After carefully determining eligibility for expunction under the two Oklahoma expungement statutes, applicants may follow this procedure to complete the petitioning process:
- Obtain a personal criminal history report from the OSBI. Obtaining an OSBI report will ensure the petitioner knows what the state record reflects.
- Draft a petition for expungement, an Order Setting Hearing, and an Agreed Order of Expungement. Include the name and address of the proper representatives of the agencies involved in the case in the petition draft. Samples of these drafts may be available at the District Courts in Oklahoma.
- File the Petition for Expungement at the District Court of the county in which the charges occurred
- Submit a copy of the Petition and the blank Order Setting Hearing in the judges “inbox” located in the judge’s chamber
- Mail a copy of the Petition for Expungement to every entity listed on the certificate. The District Attorney’s copy may be dropped off at the DA’s office in the courthouse.
- Return to the courthouse in a few days to pick up the signed Hearing Order from the judge’s “out-box.”
- Mail or deliver the signed Hearing Order to the everyone listed on the certificate of mailing of the Petition
- Ensure all parties sign the order.

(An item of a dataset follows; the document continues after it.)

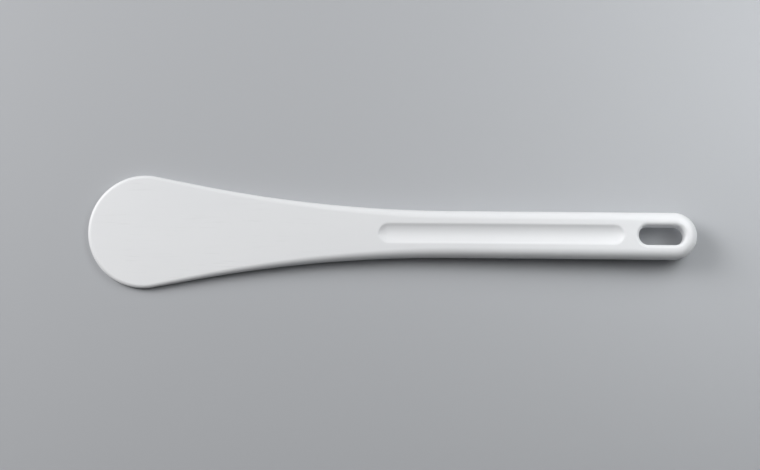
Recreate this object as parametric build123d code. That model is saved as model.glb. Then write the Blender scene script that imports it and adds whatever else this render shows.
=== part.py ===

If all the parties intend to attend the hearing, the signing may be done there.
- Attend the hearing
- If successful, make at least two additional certified copies of the Expungement Order. Mail the order to all concerned parties.

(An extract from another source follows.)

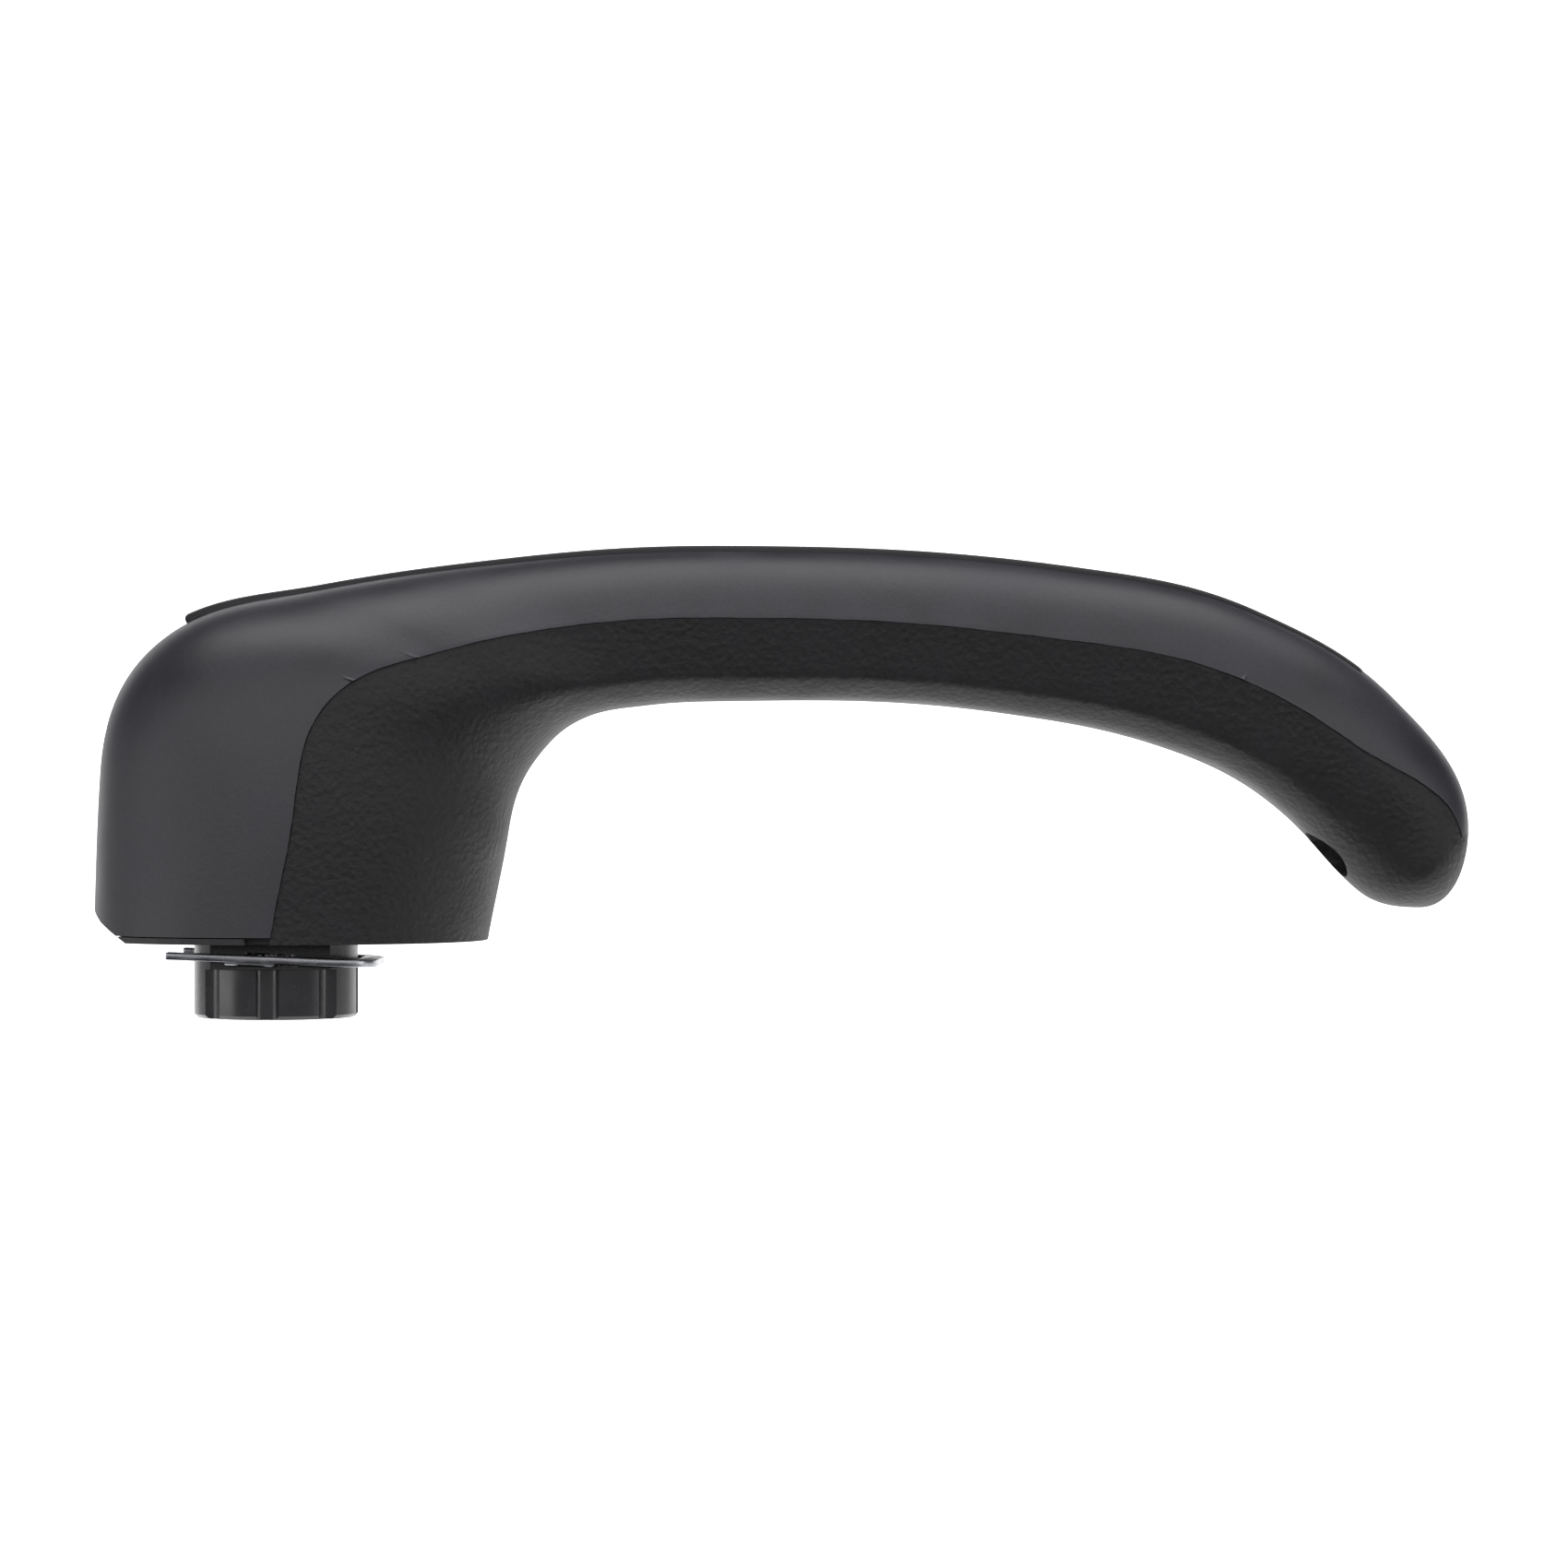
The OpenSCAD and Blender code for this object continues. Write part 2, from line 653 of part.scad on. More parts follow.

- Mail a certified copy of the Expungement Order to the OSBI along with the $150 processing fee.
Note that there is a court fee ranging between $150-$180 depending on the county. It may also take up to a month for court records to be expunged after receiving the certified copy of the expungement order. The OSBI may also take up to a month upon receipt of the order and required fee before arrest records are finally expunged. Eligibility criteria for expungement frequently change, and the procedure involved may be complicated. Therefore, individuals seeking expungement are advised to hire the services of experienced expungement attorneys.
Who Can See My Expunged/sealed Criminal Records In Oklahoma?
Criminal records that have been expunged according to Oklahoma statutes have not been physically destroyed. Fingerprint cards are also not destroyed as Oklahoma expungement statutes do not mandate the destruction of physical records. Identifying information, including fingerprints, are still maintained by the OSBI. However, the records are sealed to everyone except law enforcement agencies.
Persons who have successfully expunged their criminal records under section 18 will have their records prohibited from public access. Persons who expunged their criminal records under section 991c still have their charges visible in a background check but will have a notation of “pled not guilty, case dismissed” in the disposition area. Pieces of evidence of the commission or conviction of a prior offense may be used as credibility or impeachment evidence in a later case.
Private sector records, such as newspaper articles, are not expunged and are still accessible to the public. Although traffic offenses are not eligible for expungement in Oklahoma, they are automatically removed from a person’s driving record after three years.